# A Reversal of logic in flipping the stem



## Nosaj (21 May 2012)

I have always thought that reversing the stem (i.e. flipping it so it has a slightly upward angle) would provide me with a more comfortable ride.

I have now actually found that the opposite applies.

I have a Cannondale Caad 8 and it always felt a bit of a stretch to the bars. My logical side said flip the stem which I did. I carried on like this for quite a while, however trying to get in a more Aero position (over the space of a few weeks) I have - flipped the stem back to its original position. Tweaked the seat forward and up a bit (as I added aero bars). I also now have two spacers above the stem (previously they were below).
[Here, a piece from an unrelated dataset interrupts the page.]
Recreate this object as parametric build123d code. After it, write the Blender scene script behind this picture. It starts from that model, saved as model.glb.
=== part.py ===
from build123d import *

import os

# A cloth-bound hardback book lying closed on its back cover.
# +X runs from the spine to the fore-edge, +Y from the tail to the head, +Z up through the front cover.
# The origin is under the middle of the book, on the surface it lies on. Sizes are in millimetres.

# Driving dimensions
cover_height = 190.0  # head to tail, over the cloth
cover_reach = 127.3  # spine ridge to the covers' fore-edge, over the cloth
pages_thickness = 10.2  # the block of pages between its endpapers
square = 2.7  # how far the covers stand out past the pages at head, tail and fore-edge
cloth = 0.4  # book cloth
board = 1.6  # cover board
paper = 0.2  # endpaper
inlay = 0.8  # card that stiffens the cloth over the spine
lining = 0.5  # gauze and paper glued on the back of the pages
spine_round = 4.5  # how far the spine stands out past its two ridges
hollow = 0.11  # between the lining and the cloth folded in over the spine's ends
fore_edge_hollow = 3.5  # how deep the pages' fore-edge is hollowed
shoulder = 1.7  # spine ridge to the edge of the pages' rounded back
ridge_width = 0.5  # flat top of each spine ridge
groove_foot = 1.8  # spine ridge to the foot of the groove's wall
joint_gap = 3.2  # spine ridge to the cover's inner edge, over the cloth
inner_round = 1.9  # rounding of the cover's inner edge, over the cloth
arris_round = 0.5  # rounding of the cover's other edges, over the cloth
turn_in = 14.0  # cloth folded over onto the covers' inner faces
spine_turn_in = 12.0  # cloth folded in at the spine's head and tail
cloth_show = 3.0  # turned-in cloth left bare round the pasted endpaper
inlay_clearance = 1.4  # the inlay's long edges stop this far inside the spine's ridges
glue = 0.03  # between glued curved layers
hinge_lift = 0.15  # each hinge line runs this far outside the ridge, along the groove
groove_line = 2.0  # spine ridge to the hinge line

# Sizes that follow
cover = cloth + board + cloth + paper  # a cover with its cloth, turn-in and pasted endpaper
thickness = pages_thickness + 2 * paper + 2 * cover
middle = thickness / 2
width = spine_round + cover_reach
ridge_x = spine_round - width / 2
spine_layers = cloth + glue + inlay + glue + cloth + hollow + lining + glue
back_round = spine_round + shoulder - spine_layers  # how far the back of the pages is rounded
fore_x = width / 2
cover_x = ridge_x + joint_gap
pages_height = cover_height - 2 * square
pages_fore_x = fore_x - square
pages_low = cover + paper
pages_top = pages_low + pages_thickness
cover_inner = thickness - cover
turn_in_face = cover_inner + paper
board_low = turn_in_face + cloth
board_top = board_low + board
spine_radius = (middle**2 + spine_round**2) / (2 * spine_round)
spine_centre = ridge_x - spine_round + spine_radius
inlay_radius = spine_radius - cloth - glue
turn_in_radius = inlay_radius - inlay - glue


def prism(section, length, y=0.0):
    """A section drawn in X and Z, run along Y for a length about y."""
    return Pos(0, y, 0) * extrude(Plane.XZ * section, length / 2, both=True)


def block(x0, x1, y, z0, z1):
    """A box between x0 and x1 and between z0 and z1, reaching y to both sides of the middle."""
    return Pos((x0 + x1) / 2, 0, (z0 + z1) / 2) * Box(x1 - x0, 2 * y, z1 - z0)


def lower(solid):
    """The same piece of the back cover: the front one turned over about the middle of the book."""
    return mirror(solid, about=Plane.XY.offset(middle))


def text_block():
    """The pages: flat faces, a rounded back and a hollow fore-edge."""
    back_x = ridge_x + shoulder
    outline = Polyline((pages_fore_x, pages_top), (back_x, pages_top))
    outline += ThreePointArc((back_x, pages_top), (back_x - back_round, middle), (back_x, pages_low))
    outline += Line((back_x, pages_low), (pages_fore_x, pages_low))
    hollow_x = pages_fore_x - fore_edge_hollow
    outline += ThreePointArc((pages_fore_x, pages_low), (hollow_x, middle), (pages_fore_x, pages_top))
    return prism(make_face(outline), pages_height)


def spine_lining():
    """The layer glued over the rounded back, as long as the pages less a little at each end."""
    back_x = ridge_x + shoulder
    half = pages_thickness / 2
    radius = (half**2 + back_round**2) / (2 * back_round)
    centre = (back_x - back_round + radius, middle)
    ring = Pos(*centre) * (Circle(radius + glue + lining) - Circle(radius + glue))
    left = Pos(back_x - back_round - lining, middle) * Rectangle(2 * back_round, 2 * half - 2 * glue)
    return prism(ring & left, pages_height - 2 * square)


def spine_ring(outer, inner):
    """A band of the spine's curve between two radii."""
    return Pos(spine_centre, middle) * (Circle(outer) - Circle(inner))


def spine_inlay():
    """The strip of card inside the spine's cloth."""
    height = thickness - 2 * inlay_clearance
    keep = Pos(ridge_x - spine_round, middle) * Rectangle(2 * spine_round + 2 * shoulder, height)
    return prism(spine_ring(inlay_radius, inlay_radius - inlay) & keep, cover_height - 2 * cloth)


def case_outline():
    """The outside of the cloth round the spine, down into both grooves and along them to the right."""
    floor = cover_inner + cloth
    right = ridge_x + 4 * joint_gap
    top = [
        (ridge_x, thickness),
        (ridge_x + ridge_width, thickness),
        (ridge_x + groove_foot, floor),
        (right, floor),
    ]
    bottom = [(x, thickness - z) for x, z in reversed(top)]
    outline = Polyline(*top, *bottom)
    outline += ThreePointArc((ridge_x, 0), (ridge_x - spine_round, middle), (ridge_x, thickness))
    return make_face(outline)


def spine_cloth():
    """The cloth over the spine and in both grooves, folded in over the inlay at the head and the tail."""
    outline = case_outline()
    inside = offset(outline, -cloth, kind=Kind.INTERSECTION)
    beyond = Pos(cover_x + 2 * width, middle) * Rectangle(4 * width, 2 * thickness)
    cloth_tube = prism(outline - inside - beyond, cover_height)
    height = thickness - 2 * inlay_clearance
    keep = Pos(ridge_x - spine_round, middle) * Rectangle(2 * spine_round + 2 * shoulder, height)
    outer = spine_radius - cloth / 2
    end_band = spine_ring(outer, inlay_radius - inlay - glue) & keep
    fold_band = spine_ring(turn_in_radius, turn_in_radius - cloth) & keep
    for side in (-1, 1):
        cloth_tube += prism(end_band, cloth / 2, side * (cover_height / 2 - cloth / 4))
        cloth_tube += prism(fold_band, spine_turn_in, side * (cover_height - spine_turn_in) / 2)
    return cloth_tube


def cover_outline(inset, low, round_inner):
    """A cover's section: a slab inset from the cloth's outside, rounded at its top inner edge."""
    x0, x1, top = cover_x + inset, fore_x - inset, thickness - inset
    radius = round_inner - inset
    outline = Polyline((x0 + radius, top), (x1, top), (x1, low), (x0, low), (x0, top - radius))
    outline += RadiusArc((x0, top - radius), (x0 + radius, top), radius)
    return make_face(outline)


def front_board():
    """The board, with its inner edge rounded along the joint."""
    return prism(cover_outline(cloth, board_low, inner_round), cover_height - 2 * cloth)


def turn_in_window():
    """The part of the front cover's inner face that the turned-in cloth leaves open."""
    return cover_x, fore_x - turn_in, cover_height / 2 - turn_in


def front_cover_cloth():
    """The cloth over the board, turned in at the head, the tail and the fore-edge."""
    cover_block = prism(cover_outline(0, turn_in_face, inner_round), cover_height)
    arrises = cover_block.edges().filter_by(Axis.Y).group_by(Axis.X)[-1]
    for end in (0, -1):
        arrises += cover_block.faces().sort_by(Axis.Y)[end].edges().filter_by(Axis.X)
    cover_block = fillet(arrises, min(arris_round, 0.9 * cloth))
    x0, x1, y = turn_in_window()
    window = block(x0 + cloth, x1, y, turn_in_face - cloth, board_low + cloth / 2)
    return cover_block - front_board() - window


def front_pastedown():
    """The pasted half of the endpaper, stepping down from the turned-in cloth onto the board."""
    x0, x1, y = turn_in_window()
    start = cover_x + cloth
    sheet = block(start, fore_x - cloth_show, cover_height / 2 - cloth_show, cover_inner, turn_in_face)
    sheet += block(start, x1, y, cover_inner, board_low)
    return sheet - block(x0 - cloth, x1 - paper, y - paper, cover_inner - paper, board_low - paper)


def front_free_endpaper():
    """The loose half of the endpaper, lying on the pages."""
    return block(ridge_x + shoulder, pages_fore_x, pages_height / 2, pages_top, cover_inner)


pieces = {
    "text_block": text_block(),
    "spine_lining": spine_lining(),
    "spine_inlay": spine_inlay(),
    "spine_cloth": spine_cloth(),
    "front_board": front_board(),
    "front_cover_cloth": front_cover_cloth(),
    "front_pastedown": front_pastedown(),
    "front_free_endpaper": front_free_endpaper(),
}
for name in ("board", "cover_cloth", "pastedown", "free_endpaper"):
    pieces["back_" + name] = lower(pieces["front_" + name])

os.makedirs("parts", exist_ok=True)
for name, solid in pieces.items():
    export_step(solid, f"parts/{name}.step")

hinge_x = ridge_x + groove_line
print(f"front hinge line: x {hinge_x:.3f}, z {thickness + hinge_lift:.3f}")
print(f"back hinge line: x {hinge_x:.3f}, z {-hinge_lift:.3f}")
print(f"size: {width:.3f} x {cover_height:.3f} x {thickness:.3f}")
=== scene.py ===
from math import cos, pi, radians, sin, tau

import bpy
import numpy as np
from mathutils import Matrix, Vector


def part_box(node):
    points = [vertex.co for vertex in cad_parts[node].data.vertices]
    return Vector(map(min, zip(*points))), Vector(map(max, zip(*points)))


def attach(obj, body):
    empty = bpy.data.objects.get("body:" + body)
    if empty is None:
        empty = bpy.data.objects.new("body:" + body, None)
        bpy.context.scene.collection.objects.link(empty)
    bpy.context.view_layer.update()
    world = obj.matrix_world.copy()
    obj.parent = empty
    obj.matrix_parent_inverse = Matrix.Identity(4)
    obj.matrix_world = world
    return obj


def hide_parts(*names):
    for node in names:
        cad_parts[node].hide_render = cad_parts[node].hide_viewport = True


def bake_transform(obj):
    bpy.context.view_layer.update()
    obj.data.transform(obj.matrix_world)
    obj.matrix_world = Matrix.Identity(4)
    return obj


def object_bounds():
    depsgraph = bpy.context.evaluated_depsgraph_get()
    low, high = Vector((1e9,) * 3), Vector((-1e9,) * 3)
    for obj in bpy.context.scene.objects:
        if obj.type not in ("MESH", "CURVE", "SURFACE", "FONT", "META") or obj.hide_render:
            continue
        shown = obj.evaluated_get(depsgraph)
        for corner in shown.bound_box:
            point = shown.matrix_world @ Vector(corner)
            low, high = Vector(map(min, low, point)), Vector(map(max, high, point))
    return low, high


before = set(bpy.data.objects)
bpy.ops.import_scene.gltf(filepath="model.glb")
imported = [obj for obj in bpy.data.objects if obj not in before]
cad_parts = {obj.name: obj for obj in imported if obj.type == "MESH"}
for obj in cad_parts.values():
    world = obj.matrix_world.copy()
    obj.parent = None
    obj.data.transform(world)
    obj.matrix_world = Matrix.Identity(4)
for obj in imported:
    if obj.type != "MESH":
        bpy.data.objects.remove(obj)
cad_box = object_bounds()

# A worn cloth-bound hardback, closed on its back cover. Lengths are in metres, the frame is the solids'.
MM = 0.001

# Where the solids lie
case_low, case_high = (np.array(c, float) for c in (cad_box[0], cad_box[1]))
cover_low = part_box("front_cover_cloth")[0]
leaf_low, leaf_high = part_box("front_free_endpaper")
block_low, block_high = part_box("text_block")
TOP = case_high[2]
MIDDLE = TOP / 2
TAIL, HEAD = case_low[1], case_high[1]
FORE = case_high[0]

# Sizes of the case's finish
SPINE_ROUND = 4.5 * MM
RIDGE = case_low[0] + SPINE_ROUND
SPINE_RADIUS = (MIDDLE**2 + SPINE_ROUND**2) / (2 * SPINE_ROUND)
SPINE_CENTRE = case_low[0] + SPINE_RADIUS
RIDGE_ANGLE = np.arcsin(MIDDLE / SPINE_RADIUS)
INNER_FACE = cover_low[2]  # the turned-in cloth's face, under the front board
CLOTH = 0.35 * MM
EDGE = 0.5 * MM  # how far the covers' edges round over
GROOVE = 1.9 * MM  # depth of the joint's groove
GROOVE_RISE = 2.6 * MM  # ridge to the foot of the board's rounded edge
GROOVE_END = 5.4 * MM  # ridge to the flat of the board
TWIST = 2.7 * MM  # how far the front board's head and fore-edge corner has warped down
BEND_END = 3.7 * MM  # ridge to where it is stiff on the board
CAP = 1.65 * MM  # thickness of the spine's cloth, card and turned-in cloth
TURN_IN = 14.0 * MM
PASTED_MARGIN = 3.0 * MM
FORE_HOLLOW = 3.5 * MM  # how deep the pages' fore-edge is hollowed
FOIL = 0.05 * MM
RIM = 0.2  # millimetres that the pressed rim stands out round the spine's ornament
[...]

The handlebars are much lower now in relation to seat height than they were previously and by my logic I thought that this would lead to a far more aggresive (therefore more uncomfortable) riding position.

In fact it feels the opposite and has changed my bike from a "well it fits OK" to now it feels a bit more like a bike thats made for me"

I have a prolapsed disc and have sufferred with sciatica in the past therefore my back is not the most flexible of all.

Just thought I'd relate this tale for those that have bought new bikes where the frame is the right size and they are going through the tedium of tweaking bits and bobs to achieve their ideal set up. Being upright does not necessarily mean a more comfortable ride.


----------



## Fab Foodie (21 May 2012)

It certainly shows the benifit of experimentation ... I find a lower bar position preferrable too, but my Aerobelly interferes ....


----------



## ColinJ (21 May 2012)

Fab Foodie said:


> It certainly shows the benifit of experimentation ... I find a lower bar position preferrable too, but my Aerobelly interferes ....


It's true! I used the drops a lot more when I was slim but these days it is mainly when descending and not pedalling. If I pedal on the drops now, I knee myself in the belly ...


----------



## Hont (21 May 2012)

Just wondering if using the aero bars is a contributing factor here? Are you riding on them a lot?


----------



## Nosaj (21 May 2012)

Hont said:


> Just wondering if using the aero bars is a contributing factor here? Are you riding on them a lot?


 
Probably about 10 miles every Wednesday.

Joking aside, the revision of my set up was to accommodate the addition of the aerobars and get me in a comfy aero (ish) position for the TT's. On a club run I do not use them at all and general riding on my own I tend not to use them much although they are handy into a head wind and provide another riding position.

The bike just feels comfier (not using the aero bars) and that comes following my club run on Sunday. My logic would have said the opposite should be true.


----------



## biggs682 (23 May 2012)

it always pays to play with what you have before buying more stuff , and well done


----------



## Ethan (24 May 2012)

I've been wanting to flip mine for a while, definitely giving it a go when I get home - never know what will be might be more comfy!


----------